←back to thread

176 points lnyan | 9 comments | | HN request time: 1.265s | source | bottom
1. Wilsoniumite ◴[] No.42172299[source]
That first page graph has a very interesting choice of x-axis.
replies(3): >>42172325 #>>42173922 #>>42174109 #
2. jerpint ◴[] No.42172325[source]
Sadly this is seen at so many prestigious ML conferences, a trimmed X axis which makes performance seem significant when it’s sometimes incremental
replies(1): >>42172545 #
3. exe34 ◴[] No.42172545[source]
I think it's acceptable if you're trying to show subtle differences - but I would probably put the whole plot and then the zoomed version and clearly label it as "zoomed in for highlighting <.....>"
replies(1): >>42172869 #
4. nerdponx ◴[] No.42172869{3}[source]
You don't need to include 0 on every axis.

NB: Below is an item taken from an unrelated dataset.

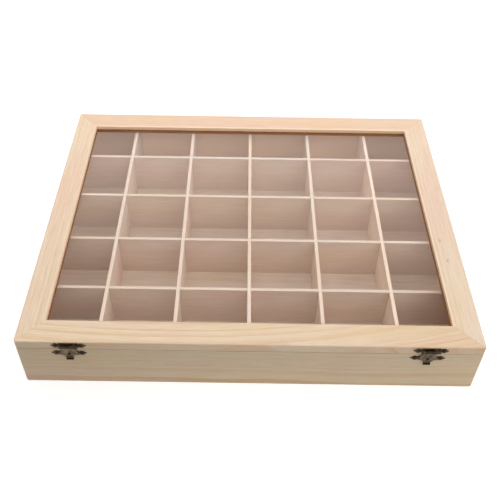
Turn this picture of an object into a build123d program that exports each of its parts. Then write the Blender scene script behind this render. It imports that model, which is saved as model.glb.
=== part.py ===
from build123d import *
import math
import os

# A shallow pine box for rock specimens, with a glazed lid on two hinges and two latches in front.
# Inside, thin boards cross each other in half laps and make a grid of open cells.
# All sizes are in millimetres. The origin is the middle of the underside, X runs to the right,
# Y to the back where the hinges are, and Z up.

# The grid of cells
columns = 6
rows = 5
cell = 54.5
divider_thickness = 2.8
grid_shift_x = -0.9
grid_shift_y = 0.8

# The carcass
total_height = 49.4
side_wall_thickness = 5.0
long_wall_thickness = 5.6
rebate = 2.5
floor_thickness = 1.5
corner_radius = 2.2
edge_ease = 0.5

# The lid frame and its glass
lid_height = 8.0
lid_gap = 0.4
left_rail_width = 20.0
right_rail_width = 21.3
front_rail_width = 21.0
back_rail_width = 22.1
lid_top_ease = 1.0
lid_inner_ease = 0.4
glass_thickness = 2.0
glass_recess = 3.3
groove_depth = 5.0

# Folded steel strips that hold each mitre together from below
v_nail_thickness = 0.5
v_nail_leg = 4.5
v_nail_height = 5.0
v_nail_spread = 120.0
v_nail_distance = 8.0

# Latches
latch_left_x = -135.1
latch_right_x = 134.5
catch_shift_left = -0.5
catch_shift_right = -1.1
latch_width = 26.4
latch_sheet = 0.6
latch_ear_spacing = 19.2
latch_ear_radius = 2.3
latch_ear_neck = 2.6
latch_body_half = 7.2
latch_top_z = 45.9
latch_top_height = 5.0
latch_barrel_half = 7.0
latch_barrel_radius = 1.25
latch_pin_radius = 0.45
latch_knuckle_half = 3.7
catch_plate_z = 37.2
catch_plate_height = 4.4
catch_z = 36.9
catch_radius = 1.0
catch_reach = 2.6
tongue_thickness = 0.7
tongue_hole_radius = 1.4
tongue_neck_z = 44.0
tongue_wide_half = 7.0
tongue_wide_z = 38.4
tongue_tab_half = 2.8
tongue_tab_z = 33.4
tongue_bend_z = 32.5
tongue_lip_reach = 1.15

# Hinges
hinge_spacing = 220.0
hinge_width = 16.0
hinge_sheet = 0.8
hinge_leaf_height = 4.9
hinge_leaf_radius = 1.0
hinge_barrel_radius = 1.4
hinge_pin_radius = 0.7
hinge_pin_head_radius = 1.1
hinge_pin_head_length = 0.4
hinge_middle_knuckle = 5.6
hinge_nail_spacing = 9.6

# Round-headed nails that hold the latches and hinges
nail_head_radius = 1.4
nail_head_height = 0.65
nail_shank_radius = 0.45
nail_length = 3.6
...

In this case they really made the numbers smaller than they should be, so it's hard to see that the scale is on the order of single digits. It looks like this is about a 3-4% improvement over GPT-4o-mini and Gemini Pro 1.5.

The bigger problem here is not the axis baseline, but the fact that I have no idea (as a non-AI-researcher) what benchmark this is, or if 0 is even the natural minimum. The caption should at least mention what the natural range of the x-axis is.

replies(1): >>42173053 #
5. Ukv ◴[] No.42173053{4}[source]
> the fact that I have no idea (as a non-AI-researcher) what benchmark this is

The figure labels it as as "average score [on] 6 multimodal reasoning benchmarks", and the caption notes that the full results are in table 7 - which lists those benchmarks: MMStar-R, MMBench-R, MMVet-R, MathVista, AI2D, Hallusion

I think it's mostly fine as a lead diagram giving an overview before going into detail.

replies(1): >>42173140 #
6. nerdponx ◴[] No.42173140{5}[source]
Right, I don't need to know what they are, I just need to know what "64" means. Is the baseline actually 0? That detail is enough to avoid actually drawing 0 on the axis.
7. jdonaldson ◴[] No.42173922[source]
"Convincing you is more important than informing you"

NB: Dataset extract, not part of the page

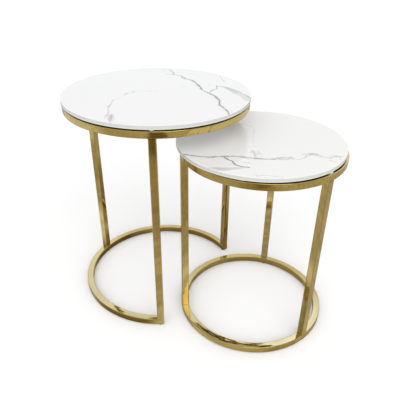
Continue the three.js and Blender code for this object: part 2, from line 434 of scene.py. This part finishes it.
def gold_material(name, ring_centre=None):
    """Gold-coated steel, mirror polished, with faint drawn lines, slight ripples and handling marks, and
    dust and a painted sheen on what faces up. The lines follow the ring about its centre, or else run
    along Z."""
    s = Shader(name)
    # Noise cells a metre: many across the tube and few along it.
    if ring_centre is None:
        lines = s.scaled(s.place, (900.0, 900.0, 9.0))
        ripples = s.scaled(s.place, (130.0, 130.0, 9.0))
    else:
        place = ring_place(s, ring_centre)
        lines = s.scaled(place, (900.0, 9.0, 900.0))
        ripples = s.scaled(place, (130.0, 14.0, 130.0))
    drawn = s.noise(lines, 1.0, detail=2.0)
    swell = s.noise(ripples, 1.0, detail=1.0)
    marks = s.noise(s.place, 28.0, detail=4.0, roughness=0.6)
    tone = s.noise(s.place, 7.0, detail=2.0)
    worn = s.span(s.geometry("Pointiness"), 0.52, 0.62)
    # Faces that look up are paler: dust, and a painted sheen.
    dust_and_sheen = s.span(s.facing_up(), 0.7, 0.95)
    gold = s.mix(s.math("MULTIPLY", worn, 0.5), s.mix(dust_and_sheen, GOLD, GOLD_DUST_AND_SHEEN), GOLD_WORN)
    uneven = s.math("ADD", s.math("MULTIPLY", drawn, 0.5), s.math("MULTIPLY", tone, 0.5))
    brightness = s.span(uneven, 0.32, 0.68, 0.80, 1.10)
    s.set("Base Color", s.scaled(gold, s.vector(brightness, brightness, brightness)))
    s.set("Metallic", 1.0)
    handled = s.span(marks, 0.35, 0.75, 0.015, 0.05)
    s.set("Roughness", s.math("ADD", handled, s.span(drawn, 0.3, 0.7, 0.0, 0.02)))
    s.bump(s.math("ADD", swell, s.math("MULTIPLY", drawn, 0.015)), 0.3, 0.0006)
    return s.material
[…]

Always a pass from me, gets things off on the wrong foot right away.

8. llm_nerd ◴[] No.42174109[source]
What's wrong with it? Among the graphed cohort the average benchmark score was between 56 - 66, so they scaled to 55-67. Such a strategy to differentiate is completely normal, and it's weird how often this is called out as being deceptive.

Further this is a paper on arXiv, so the idea by some that it's meant to deceive -- as if the target audience isn't going to immediately look at the axis labels, and for more dig into what the benchmarks even were -- is not convincing.

I'd hold more criticism for the fact that their lead graphic specifically excludes options which beat it (e.g. GPT-4o, Sonnet), though these details can be found in the chart below.

Still interesting. And this "structuring AI" approach is how the next evolution in AI is happening.

replies(1): >>42176784 #
9. mdp2021 ◴[] No.42176784[source]
> What's wrong with it

Unfortunately the practice of showing the latter slice runs along that of showing the whole bars, so a better convention to distinguish the two would be beneficial.

For example, "breaking" the bars (on the left side), similarly to when some bars run too far on the right side. I.e.:

  | ==//====|
  | ==//========|
  | ==//===|
  +----------------
...which is not uncommon practice already.